Note: If you planning to microwave rice. It is best to let rice thaw a bit before microwaving. Too long microwave may overcook rice. Also, microwave for short intervals and covered to preserve moisture.
RECIPES USING COOKED RICE
Sure rice are best on side with everything. I have 100+ recipes on blog which are served with rice. Still sometimes, I just spice-up, #stirfry or add flavor to cooked rice for quick lunch or dinner.
Here are few of my favorite recipes on blog to cook with cooked rice:
1. Lemon Rice
2. Shrimp Fried Rice
3. Tofu Scramble Fried Rice
4. Temph Fried Rice
5. Brown Rice Salad
6. Kimchi Fried Rice
7. Yogurt Curry Rice
8. Rice Lentils Salad
These tips and cooking method are already covered as part of many posts on blog. This post is effort to bring all that information together. It makes so much sense because we have rice in menu many times a month. I hope you enjoyed reading it as much as I enjoyed sharing.
Wish you a wonderful day. - Savita
How to Cook White Rice | Freeze Rice
- 1. Bring *water to a boil in medium saucepan. Add washed white rice with salt. Bring to a boil over medium-high heat.
- 2. Once water starts to boil, reduce heat, and simmer, covered, until rice are tender and has absorbed all of water. (about 15 to 18 minutes ) Additional Notes: Keep an eye towards toward the end of cooking time. If needed, stir with spoon to avoid catching rice at bottom.
- 3. Once ready. Remove from heat, cover and leave aside for 10 minutes. Fluff with a fork before serving. (Check notes on freezing fresh cooked rice in post).

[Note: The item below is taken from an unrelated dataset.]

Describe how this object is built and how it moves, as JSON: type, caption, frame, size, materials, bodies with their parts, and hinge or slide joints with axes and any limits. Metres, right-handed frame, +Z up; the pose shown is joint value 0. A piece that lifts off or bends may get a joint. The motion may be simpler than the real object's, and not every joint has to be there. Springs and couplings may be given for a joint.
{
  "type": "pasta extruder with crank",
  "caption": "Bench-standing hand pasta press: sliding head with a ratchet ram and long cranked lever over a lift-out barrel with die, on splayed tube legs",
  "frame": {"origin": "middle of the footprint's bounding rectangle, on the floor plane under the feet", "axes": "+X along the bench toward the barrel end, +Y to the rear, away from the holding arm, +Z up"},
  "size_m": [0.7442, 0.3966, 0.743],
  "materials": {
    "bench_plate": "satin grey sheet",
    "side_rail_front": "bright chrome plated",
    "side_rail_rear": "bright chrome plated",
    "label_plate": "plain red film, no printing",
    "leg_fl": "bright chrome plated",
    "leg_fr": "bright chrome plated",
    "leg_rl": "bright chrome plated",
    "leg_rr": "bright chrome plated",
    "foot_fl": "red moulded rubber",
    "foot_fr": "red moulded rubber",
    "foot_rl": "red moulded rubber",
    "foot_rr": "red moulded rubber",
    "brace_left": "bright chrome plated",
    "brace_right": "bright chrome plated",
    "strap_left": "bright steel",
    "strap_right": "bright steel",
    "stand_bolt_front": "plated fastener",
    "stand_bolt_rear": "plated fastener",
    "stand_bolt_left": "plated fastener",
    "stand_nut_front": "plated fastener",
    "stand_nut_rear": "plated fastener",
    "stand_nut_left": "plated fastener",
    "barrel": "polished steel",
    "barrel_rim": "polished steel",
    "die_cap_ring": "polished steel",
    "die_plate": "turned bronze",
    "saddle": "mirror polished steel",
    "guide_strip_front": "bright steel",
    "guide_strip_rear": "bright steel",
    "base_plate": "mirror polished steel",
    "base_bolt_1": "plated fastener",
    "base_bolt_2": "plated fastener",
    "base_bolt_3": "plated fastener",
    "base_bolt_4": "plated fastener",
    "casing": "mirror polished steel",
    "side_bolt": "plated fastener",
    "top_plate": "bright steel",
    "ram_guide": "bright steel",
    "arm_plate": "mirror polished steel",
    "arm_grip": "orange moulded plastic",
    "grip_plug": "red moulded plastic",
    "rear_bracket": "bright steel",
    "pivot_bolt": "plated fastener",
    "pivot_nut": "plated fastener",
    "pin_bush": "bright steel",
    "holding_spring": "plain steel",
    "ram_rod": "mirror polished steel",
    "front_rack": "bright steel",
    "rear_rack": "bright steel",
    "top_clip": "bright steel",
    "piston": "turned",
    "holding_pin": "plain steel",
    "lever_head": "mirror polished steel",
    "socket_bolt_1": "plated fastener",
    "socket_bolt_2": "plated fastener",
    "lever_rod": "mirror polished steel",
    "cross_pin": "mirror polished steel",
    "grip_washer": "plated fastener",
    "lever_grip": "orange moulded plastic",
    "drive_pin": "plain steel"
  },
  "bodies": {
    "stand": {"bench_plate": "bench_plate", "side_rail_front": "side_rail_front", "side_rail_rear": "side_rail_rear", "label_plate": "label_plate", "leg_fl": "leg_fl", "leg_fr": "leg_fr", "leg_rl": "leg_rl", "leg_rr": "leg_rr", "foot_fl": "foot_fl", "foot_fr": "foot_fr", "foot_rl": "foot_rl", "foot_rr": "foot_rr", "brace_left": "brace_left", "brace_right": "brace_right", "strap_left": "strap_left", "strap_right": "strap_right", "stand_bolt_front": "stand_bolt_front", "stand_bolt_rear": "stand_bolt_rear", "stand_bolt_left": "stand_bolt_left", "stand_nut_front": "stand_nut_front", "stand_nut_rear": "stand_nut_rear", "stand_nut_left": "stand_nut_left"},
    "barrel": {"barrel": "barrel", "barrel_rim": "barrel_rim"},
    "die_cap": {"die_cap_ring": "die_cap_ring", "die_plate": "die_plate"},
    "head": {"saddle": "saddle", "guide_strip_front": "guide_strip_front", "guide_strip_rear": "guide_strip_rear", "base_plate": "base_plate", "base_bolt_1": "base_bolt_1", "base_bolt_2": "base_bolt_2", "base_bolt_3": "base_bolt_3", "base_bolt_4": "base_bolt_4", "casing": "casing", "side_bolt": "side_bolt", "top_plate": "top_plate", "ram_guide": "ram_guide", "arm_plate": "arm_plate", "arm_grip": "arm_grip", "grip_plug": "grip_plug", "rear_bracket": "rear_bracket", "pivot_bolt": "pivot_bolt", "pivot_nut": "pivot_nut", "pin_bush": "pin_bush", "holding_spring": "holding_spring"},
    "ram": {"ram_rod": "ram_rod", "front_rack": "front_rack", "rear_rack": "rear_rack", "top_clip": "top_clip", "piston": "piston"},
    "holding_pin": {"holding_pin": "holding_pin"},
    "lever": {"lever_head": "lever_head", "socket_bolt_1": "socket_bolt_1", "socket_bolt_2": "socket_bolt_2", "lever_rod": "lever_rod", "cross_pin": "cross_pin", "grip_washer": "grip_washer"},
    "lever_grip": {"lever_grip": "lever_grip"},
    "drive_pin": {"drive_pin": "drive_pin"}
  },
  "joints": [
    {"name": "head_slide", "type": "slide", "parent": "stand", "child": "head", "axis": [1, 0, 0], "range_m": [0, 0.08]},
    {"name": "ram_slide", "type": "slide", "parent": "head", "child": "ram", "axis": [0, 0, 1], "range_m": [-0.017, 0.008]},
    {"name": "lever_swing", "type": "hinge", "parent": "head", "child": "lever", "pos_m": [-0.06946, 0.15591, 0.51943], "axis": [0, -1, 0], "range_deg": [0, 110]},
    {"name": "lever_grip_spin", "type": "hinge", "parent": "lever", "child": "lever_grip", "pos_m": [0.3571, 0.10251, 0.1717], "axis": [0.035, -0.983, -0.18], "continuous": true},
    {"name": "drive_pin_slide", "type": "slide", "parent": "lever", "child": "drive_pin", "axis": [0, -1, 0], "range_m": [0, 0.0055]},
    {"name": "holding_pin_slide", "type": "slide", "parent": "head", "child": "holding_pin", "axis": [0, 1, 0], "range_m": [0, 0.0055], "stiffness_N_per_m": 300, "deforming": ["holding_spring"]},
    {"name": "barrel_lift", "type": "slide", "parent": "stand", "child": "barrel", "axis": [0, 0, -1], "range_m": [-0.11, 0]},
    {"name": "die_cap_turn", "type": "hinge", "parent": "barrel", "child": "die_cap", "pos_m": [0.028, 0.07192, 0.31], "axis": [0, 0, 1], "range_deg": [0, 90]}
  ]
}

There are many variety and brand of white rice. Long grain, short grain, medium grain etc. The amount of liquid to rice ratio may vary depending upon kind of rice. Most white rice variety need ratio 2:1 i.e. 2 Cups Liquid for 1 Cup Rice but it may be different for your favorite brand of rice. So, always check direction on rice package to learn the exact amount of water and cooking time. If you are not sure, use the Boiling Method described in the post.